In 1993, she signed up for the Royal Navy for 8 years, aiming to earn enough to open a restaurant but decided navy life was for her.

She spent most of her junior career at sea, including on the aircraft carrier HMS Invincible and the minehunters Walney, Bridport and Cromer, after specialising as a Mine Warfare Officer.

She completed the Principal Warfare Officer course in 2004 and joined HMS Westminster as the PWO (Underwater) and Operations Officer, with operational experience in West Africa, Northern Europe and the Gulf.

After a posting to the Maritime Warfare Centre in Portsmouth, in 2009 she took the opportunity to work with the Royal Australian Navy at HMAS Watson, Sydney.
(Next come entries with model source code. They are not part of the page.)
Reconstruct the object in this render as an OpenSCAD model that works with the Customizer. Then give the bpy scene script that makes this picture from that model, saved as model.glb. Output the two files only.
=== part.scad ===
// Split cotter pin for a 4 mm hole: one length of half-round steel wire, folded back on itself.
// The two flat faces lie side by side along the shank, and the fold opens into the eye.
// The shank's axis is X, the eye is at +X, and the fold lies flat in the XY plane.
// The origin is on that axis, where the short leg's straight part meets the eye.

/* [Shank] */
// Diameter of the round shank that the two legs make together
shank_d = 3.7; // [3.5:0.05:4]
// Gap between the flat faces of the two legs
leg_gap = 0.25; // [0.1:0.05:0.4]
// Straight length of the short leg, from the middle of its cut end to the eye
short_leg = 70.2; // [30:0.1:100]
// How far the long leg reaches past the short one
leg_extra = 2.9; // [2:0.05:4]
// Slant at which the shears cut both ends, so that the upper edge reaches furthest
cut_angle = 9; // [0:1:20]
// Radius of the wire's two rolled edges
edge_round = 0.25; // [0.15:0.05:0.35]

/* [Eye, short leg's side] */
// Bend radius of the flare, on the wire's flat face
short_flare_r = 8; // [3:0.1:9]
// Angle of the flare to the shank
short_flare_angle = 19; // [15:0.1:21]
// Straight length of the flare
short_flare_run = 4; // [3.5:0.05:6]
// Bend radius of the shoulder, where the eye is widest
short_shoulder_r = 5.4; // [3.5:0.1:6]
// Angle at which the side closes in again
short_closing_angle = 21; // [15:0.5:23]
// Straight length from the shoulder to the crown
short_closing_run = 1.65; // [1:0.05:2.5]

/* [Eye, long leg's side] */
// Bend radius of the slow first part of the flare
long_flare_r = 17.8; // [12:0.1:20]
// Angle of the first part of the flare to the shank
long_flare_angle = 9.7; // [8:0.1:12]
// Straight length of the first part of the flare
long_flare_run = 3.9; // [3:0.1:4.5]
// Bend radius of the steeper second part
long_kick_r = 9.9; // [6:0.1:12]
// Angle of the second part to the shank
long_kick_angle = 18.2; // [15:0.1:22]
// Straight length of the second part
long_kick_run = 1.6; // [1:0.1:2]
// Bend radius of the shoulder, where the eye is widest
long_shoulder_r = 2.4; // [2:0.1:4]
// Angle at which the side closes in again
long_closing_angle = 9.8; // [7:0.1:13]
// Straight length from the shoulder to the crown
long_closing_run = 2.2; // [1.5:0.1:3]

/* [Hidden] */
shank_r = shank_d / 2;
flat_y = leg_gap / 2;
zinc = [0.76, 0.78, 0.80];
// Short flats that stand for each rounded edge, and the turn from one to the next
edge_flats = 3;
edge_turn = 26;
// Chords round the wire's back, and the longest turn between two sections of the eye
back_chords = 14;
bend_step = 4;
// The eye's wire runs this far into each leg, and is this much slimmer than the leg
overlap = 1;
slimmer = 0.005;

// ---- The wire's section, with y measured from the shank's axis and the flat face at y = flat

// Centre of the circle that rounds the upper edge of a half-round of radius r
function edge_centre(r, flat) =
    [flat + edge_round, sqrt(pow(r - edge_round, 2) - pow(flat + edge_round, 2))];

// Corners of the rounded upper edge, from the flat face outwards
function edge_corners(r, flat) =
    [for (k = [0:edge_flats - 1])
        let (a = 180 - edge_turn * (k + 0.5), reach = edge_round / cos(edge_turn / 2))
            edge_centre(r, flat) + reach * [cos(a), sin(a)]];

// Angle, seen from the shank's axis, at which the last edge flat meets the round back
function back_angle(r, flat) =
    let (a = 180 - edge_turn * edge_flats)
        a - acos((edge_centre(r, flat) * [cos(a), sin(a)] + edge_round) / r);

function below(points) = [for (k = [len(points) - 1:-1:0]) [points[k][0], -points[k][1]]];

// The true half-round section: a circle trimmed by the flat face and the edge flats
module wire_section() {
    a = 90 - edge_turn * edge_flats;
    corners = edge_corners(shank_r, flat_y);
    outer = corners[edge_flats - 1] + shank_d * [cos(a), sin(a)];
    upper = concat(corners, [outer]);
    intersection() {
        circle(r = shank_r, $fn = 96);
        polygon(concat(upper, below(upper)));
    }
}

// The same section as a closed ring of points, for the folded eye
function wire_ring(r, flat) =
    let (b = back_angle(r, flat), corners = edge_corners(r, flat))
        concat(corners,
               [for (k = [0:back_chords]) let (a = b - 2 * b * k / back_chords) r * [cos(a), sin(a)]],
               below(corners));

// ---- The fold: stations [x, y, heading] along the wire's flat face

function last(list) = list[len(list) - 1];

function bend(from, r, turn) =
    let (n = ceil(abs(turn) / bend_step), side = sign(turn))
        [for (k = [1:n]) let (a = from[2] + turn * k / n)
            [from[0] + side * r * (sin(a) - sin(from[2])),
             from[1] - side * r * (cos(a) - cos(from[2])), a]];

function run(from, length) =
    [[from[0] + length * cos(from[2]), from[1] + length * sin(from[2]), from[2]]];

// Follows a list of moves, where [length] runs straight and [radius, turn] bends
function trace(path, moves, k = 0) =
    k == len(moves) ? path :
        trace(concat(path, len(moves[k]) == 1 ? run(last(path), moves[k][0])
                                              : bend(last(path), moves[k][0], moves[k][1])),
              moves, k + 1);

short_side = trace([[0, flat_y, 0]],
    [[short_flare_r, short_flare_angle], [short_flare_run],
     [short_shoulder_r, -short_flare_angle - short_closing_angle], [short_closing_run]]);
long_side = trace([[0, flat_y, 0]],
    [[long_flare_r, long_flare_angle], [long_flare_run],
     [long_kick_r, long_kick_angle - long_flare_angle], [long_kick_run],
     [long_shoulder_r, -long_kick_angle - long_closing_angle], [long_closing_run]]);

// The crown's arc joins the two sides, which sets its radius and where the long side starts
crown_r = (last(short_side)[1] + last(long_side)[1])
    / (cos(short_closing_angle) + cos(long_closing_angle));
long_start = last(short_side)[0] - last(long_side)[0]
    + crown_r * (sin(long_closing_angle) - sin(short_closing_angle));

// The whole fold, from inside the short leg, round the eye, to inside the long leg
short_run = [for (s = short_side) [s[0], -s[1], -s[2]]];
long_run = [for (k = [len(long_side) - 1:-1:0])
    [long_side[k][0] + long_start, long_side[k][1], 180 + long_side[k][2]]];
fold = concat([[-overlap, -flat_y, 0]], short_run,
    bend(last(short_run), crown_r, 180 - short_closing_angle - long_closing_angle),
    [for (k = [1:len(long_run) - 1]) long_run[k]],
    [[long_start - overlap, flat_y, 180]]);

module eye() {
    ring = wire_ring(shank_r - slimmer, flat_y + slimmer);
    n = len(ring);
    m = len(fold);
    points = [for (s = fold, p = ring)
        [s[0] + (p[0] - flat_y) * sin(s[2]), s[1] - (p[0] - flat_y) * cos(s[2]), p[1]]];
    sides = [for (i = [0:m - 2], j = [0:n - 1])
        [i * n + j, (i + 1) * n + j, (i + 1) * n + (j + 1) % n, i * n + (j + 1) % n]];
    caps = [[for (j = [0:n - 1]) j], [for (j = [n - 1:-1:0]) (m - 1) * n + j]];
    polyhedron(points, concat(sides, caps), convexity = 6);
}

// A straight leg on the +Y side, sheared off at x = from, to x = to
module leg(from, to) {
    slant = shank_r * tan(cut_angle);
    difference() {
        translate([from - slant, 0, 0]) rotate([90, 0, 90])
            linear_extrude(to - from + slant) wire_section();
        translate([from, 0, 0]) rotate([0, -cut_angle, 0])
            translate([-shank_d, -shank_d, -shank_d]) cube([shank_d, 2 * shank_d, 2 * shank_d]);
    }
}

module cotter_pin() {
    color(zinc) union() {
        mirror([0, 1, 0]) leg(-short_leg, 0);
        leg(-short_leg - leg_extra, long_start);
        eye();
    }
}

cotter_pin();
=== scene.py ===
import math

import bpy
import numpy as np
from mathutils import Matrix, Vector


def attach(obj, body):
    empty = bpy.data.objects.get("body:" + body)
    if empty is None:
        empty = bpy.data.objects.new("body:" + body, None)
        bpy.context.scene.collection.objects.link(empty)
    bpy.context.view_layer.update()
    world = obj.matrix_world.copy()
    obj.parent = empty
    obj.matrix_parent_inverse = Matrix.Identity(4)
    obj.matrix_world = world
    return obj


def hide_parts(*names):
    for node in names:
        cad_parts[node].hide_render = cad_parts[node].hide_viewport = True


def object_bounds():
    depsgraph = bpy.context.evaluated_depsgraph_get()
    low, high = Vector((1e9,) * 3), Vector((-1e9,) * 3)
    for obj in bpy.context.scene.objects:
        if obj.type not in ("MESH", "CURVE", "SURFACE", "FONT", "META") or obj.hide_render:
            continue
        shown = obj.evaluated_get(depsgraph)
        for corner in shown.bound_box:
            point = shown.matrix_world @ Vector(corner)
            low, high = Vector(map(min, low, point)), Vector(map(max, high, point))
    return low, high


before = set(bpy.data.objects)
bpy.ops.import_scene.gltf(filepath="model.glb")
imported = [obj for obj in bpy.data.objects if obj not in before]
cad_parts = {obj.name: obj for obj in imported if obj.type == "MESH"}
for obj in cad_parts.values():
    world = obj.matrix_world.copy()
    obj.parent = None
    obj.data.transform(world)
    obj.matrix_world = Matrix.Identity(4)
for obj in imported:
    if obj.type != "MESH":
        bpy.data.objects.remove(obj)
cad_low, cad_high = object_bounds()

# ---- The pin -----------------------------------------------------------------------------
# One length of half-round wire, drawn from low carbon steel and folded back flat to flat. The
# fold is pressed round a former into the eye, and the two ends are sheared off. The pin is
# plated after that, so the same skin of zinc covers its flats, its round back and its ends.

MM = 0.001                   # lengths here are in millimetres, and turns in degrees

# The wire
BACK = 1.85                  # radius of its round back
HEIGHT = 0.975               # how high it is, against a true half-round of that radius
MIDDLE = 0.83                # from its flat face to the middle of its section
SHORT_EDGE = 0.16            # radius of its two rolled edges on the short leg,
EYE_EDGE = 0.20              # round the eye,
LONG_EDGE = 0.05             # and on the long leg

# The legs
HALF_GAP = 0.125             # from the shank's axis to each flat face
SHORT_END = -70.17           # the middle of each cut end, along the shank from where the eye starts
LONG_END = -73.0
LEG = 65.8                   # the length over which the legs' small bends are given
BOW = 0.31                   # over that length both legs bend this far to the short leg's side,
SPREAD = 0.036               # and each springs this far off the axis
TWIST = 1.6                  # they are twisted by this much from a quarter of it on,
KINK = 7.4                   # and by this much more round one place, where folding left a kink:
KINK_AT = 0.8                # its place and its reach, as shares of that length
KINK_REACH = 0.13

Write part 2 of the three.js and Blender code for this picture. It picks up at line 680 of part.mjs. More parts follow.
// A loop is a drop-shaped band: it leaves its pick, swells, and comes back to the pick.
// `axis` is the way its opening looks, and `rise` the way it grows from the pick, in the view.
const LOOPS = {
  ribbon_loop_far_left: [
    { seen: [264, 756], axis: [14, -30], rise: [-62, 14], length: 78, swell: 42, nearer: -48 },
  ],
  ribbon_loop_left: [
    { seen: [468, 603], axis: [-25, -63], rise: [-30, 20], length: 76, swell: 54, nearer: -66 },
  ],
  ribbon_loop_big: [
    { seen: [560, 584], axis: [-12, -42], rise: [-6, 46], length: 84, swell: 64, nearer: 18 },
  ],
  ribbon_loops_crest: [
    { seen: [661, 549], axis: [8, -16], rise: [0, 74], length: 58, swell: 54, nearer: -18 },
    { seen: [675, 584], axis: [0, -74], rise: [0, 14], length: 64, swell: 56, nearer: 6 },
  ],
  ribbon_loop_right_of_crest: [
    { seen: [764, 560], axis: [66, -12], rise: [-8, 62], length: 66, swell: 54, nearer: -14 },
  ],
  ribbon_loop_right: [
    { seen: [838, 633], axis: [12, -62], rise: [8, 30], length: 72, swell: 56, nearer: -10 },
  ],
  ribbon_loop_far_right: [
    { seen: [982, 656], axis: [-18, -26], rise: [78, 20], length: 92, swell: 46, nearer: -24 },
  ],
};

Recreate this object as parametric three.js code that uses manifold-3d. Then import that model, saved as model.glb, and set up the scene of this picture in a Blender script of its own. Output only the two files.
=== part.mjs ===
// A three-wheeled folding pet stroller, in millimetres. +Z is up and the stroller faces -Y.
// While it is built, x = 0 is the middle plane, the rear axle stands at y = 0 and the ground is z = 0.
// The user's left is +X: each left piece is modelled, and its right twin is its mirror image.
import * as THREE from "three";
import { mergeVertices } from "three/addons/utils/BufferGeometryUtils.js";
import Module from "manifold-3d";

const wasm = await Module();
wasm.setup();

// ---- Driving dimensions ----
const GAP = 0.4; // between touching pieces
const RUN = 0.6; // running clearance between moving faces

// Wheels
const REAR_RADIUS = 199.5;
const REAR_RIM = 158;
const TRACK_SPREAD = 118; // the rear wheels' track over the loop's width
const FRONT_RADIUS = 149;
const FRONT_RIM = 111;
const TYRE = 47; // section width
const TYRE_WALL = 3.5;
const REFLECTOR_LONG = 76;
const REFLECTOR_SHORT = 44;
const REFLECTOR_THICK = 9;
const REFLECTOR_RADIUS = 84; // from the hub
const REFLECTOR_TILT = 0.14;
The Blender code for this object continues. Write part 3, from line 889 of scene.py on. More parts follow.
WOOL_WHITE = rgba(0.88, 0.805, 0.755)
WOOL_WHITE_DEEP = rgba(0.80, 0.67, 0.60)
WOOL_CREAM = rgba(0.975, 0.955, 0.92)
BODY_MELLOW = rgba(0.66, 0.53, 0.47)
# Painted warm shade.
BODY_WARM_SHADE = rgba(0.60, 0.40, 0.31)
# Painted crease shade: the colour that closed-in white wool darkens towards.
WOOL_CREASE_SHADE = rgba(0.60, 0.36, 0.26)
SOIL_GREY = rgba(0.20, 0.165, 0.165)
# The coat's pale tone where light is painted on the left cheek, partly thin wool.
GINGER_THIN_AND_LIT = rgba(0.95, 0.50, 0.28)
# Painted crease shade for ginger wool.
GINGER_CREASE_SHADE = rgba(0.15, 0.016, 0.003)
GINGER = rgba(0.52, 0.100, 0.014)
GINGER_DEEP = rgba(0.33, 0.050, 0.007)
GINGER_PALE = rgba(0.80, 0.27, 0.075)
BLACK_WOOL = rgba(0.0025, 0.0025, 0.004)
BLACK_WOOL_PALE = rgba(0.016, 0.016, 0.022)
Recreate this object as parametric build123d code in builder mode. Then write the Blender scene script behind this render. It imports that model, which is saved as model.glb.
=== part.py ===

After 19 years with the Royal Navy, Cdr Gray then moved to New Zealand in 2012 after a campervan holiday where she and her wife fell in love with the country.

As the Commanding Officer of the RNZN’s Mine Counter Measures Team she participated in activities all over the world, and her role in maritime evaluation has seen her help ‘work up’ ships and crews to peak efficiency.

She took the helm of HMNZS Manawanui in December 2022. It was her first ship command.

After the ship sinking, Cdr Gray said her team “responded in exactly the way I needed them to”.

“They acted with commitment, with comradeship and, above all, with courage,” she said in a NZ Defence Force statement.

The disaster was when her “very worst imagining became a reality”.